§ **Description of the task**: Count every line where "joints" shows up, and give that number only.

§ **Supplied data**:
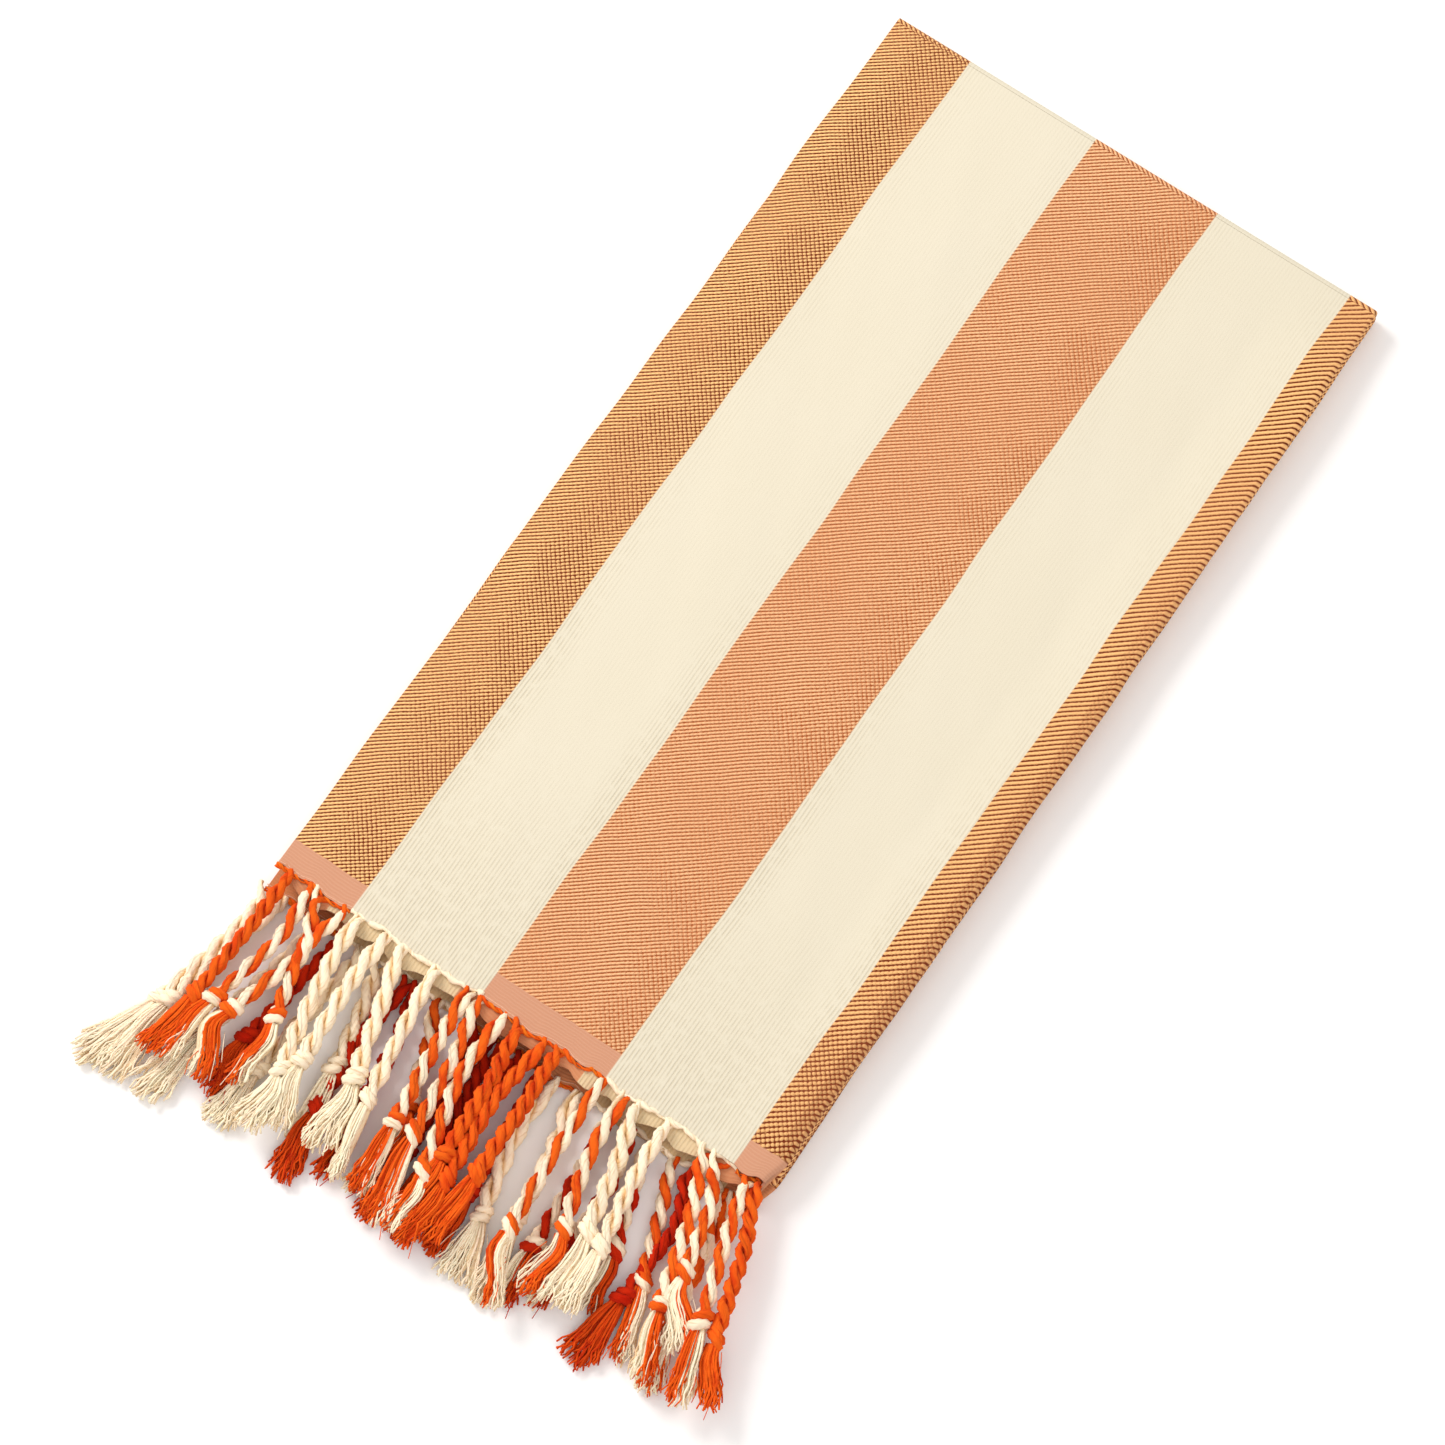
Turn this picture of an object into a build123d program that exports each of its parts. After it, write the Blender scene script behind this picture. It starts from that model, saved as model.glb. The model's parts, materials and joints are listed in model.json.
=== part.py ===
from build123d import *
from math import cos, radians, sin, tan
import os

# A striped cotton table runner with twisted and knotted fringe, folded in half
# lengthwise and then zigzag into four leaves, as it lies on a shelf or a table.
# Millimetres. X runs across the folded runner, with the lengthwise fold at +X.
# Y runs along it, towards the far creases, and Z is up from the underside.

# Cloth
runner_width = 332.0
ply_thickness = 0.92
ply_gap = 0.06
leaf_gap = 0.1
far_crease_y = 155.0
near_crease_y = -152.0
crease_flat = 0.1

# Plain-woven bands that finish the two ends of the cloth
band_length = 7.5
end_a_y = -155.0
end_b_y = -161.0

# Fringe
tassels_per_end = 22
edge_margin = 3.4
cord_diameter = 4.6
cord_reach_upper = 46.0
cord_reach_lower = 38.5
knot_diameter = 6.4
knot_length = 6.4
knot_cap = 1.6
tuft_length = 20.0
tuft_width = 6.2
tuft_height = 4.0
tuft_neck = 4.0
tuft_corner = 1.2
row_gap = 0.06
root_gap = 0.05
first_run_share = 0.3
lean_left = -5.0
lean_right = 20.0
wander = 0.5
bend_share = 0.45

folded_width = runner_width / 2
leaf_thickness = 2 * ply_thickness + ply_gap
leaf_pitch = leaf_thickness + leaf_gap
half_width = folded_width / 2


def leaf_floor(number):
    """Height of a leaf's underside; leaf 1 is on top and leaf 4 lies lowest."""
    return (4 - number) * leaf_pitch


def make_doubled_cloth(near_y, far_y, floor_z, rounded_corners):
    """Two plies joined by the lengthwise fold, with a quarter round at each crease."""
    middle_y = (near_y + far_y) / 2
    middle_z = floor_z + leaf_thickness / 2
    corner_points = {
        "near_low": (near_y, floor_z),
        "near_high": (near_y, floor_z + leaf_thickness),
        "far_low": (far_y, floor_z),
        "far_high": (far_y, floor_z + leaf_thickness),
    }
    with BuildPart() as cloth:
        with BuildSketch(Plane.XZ.offset(-near_y)) as plies:
            with Locations((0, middle_z)):
                Rectangle(folded_width, leaf_thickness)
            folded_side = plies.vertices().group_by(Axis.X)[-1]
            fillet(folded_side, radius=(leaf_thickness - crease_flat) / 2)
            with Locations((-ply_thickness, middle_z)):
                Rectangle(folded_width, ply_gap, mode=Mode.SUBTRACT)
        extrude(amount=-(far_y - near_y))
        with BuildSketch(Plane.YZ.offset(-half_width)) as side:
            with Locations((middle_y, middle_z)):
                Rectangle(far_y - near_y, leaf_thickness)
            creases = [side.vertices().sort_by_distance(corner_points[name])[0] for name in rounded_corners]
            if creases:
                fillet(creases, radius=leaf_thickness - crease_flat)
        extrude(amount=folded_width, mode=Mode.INTERSECT)
    return cloth.part


def make_tassel(index, end_y, floor_z):
    """A twisted cord that leaves the band, its overhand knot and the loose tuft beyond it."""
    share = index / (tassels_per_end - 1)
    root_x = -half_width + edge_margin + share * (folded_width - 2 * edge_margin)
    lean = radians(lean_left + share * (lean_right - lean_left))
    on_upper_ply = index % 2 == 0
    reach = cord_reach_upper if on_upper_ply else cord_reach_lower
    side_step = wander if on_upper_ply else -wander
    along = Vector(sin(lean), -cos(lean), 0)
    across = Vector(cos(lean), sin(lean), 0)
    root = Vector(root_x, end_y - root_gap, floor_z + cord_diameter / 2)
    knot_centre = root + along * reach
    first_bend = root + Vector(0, -first_run_share * reach, 0)
    second_bend = (first_bend + knot_centre) / 2 + across * side_step
    radii = bend_radii([root, first_bend, second_bend, knot_centre])
    with BuildPart() as tassel:
        with BuildLine() as route:
            FilletPolyline(root, first_bend, second_bend, knot_centre, radius=radii)
        with BuildSketch(Plane(root, z_dir=first_bend - root)):
            Circle(cord_diameter / 2)
        sweep(path=route.wires()[0])
        knot_middle = knot_centre + Vector(0, 0, (knot_diameter - cord_diameter) / 2)
        # The profile is on the side away from the cord's seam, so that the two seams never meet.
        with BuildSketch(Plane(knot_middle, x_dir=along, z_dir=-across)):
            with BuildLine():
                barrel = ThreePointArc(
                    (-knot_length / 2, knot_cap), (0, knot_diameter / 2), (knot_length / 2, knot_cap)
                )
                Polyline(barrel @ 1, (knot_length / 2, 0), (-knot_length / 2, 0), barrel @ 0)
            make_face()
        revolve(axis=Axis(knot_middle, along))
        tuft_start = Plane(knot_centre, x_dir=across, z_dir=along)
        with BuildSketch(tuft_start):
            RectangleRounded(tuft_neck, tuft_neck, tuft_corner)
        with BuildSketch(tuft_start.offset(tuft_length)):
            with Locations((0, (cord_diameter - tuft_height) / 2)):
                RectangleRounded(tuft_width, tuft_height, tuft_corner)
        loft()
    return tassel.part


def bend_radii(points):
    """The largest gentle arc that each bend's two runs leave room for."""
    radii = []
    for before, here, after in zip(points, points[1:], points[2:]):
        shorter = min((here - before).length, (after - here).length)
        turn = radians((here - before).get_angle(after - here))
        radii.append(bend_share * shorter / tan(turn / 2))
    return radii


def write_piece(piece, name):
    """Label a finished piece and write it under the same name."""
    piece.label = name
    export_step(piece, f"parts/{name}.step")
    print(f"{name}: {piece.volume:.1f} mm3, {len(piece.solids())} solid")


os.makedirs("parts", exist_ok=True)

# The four doubled leaves, top to bottom. Leaves 1 and 2 share a far crease, leaves 2 and 3
# the near crease, and leaves 3 and 4 the other far crease.
leaf_ends = {
    1: (end_a_y + band_length, ["far_high"]),
    2: (near_crease_y, ["far_low", "near_high"]),
    3: (near_crease_y, ["far_high", "near_low"]),
    4: (end_b_y + band_length, ["far_low"]),
}
for number, (near_y, rounded_corners) in leaf_ends.items():
    leaf = make_doubled_cloth(near_y, far_crease_y, leaf_floor(number), rounded_corners)
    write_piece(leaf, f"leaf_{number}")

# The plain-woven bands at the two ends of the cloth
write_piece(make_doubled_cloth(end_a_y, end_a_y + band_length, leaf_floor(1), []), "band_a")
write_piece(make_doubled_cloth(end_b_y, end_b_y + band_length, leaf_floor(4), []), "band_b")

# The fringe of each end. End A lies on end B, so its row starts level with leaf 1 or on
# top of end B's knots, whichever is higher.
upper_row_floor = max(leaf_floor(1), knot_diameter) + row_gap
for index in range(tassels_per_end):
    write_piece(make_tassel(index, end_a_y, upper_row_floor), f"tassel_a_{index + 1:02d}")
for index in range(tassels_per_end):
    write_piece(make_tassel(index, end_b_y, leaf_floor(4)), f"tassel_b_{index + 1:02d}")
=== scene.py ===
import bpy
import json
import math
import numpy as np
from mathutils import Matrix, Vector


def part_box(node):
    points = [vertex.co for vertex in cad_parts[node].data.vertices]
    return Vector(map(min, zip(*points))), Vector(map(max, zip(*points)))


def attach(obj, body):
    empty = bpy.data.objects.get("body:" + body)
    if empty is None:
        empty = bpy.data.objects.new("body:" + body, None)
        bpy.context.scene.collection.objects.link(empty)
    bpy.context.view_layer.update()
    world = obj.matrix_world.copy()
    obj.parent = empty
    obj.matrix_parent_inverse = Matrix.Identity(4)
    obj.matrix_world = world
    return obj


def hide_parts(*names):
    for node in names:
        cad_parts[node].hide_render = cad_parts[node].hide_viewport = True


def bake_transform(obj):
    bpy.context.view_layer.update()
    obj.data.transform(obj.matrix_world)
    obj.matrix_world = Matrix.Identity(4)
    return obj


# A striped cotton table runner with knotted fringe, folded in half lengthwise and then zigzag
# into four leaves. Metres, in the CAD frame: X across the packet with the lengthwise fold at +X,
# Y along it towards the far creases, Z up. Sizes are written in millimetres times MM, apart from those
# of the woven pattern, which the cloth's material uses as plain millimetres of the flat cloth.

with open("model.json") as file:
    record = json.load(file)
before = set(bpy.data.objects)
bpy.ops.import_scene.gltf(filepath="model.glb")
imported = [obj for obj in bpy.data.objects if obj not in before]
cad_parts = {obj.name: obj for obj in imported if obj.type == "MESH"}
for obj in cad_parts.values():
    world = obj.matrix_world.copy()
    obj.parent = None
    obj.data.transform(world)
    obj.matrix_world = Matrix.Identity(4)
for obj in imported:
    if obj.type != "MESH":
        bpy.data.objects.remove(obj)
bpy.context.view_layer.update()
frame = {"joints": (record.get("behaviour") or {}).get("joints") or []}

MM = 0.001

# Woven pattern
stripe_edges = (25.0, 69.0, 111.0, 155.0)    # from the selvedge to each colour change, up to the fold
band_length = 7.5                     # plain band at the two ends
fold_ridge = 3.6                      # from the fold to the ridge that runs beside it
twill_angle = 38.0                    # degrees
twill_pitch = 1.04
fold_pitch = 1.38                     # bolder wales on the stripe that turns round the fold
crossing_pitch = twill_pitch * 1.22   # of the second set of wales, which crosses the first
weft_pitch = 0.8
rib_pitch = 1.15
stripe_blur = 0.25                    # half the width over which one stripe's colour turns into the next

# Cloth
ply = 0.84 * MM                       # thickness of one ply
ply_clearance = 0.03 * MM             # from a ply's outer face to the leaf's CAD face
crease_gap = 0.04 * MM                # between a leaf and the cloth that turns through its crease
crease_fade = 25 * MM                 # waves of the long edges die out over this length at a crease
fold_loft = 2.0 * MM                  # how far the top leaf's lengthwise fold stands up
fold_bow = 0.9 * MM                   # how far its fold bows out halfway
end_draw_in = 2.2 * MM                # how far a woven end narrows beside the fold
end_reach = 9 * MM                    # the woven ends wave over this length of the cloth
fold_columns = 10
flat_columns = 140
crease_steps = 13
crease_v = 310.0                      # where the creases' cloth lies along the flat cloth, in plain mm

# Yarn
cord_turns = {"CC": 15.5 * MM, "OC": 12.5 * MM, "CO": 12.5 * MM}     # one full turn of the two strands
tight_turn = 10.8 * MM                # and of the other colours' cords
strand_radius = 1.18 * MM
edge_strand = 0.42 * MM               # radius of the thin strands twisted along a woven end
edge_turn = 5.5 * MM
strand_flutes = 5                     # finer yarns that a strand is spun from
strand_flute_turn = 11 * MM
strand_flute_depth = 0.11
knot_radius = 1.75 * MM               # from a knot's middle to the strand wrapped about it
knot_half_length = 1.4 * MM
lock_count = 7                        # thick locks in a tuft
lock_radius = 1.05 * MM
yarn_radius = 0.33 * MM               # a tuft's single yarns
wisp_radius = 0.12 * MM
wisp_count = 5
lowest_yarn = 0.05 * MM               # above the surface that the runner lies on
root_margin = 3.4 * MM                # first and last tassel from the selvedge and the fold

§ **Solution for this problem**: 2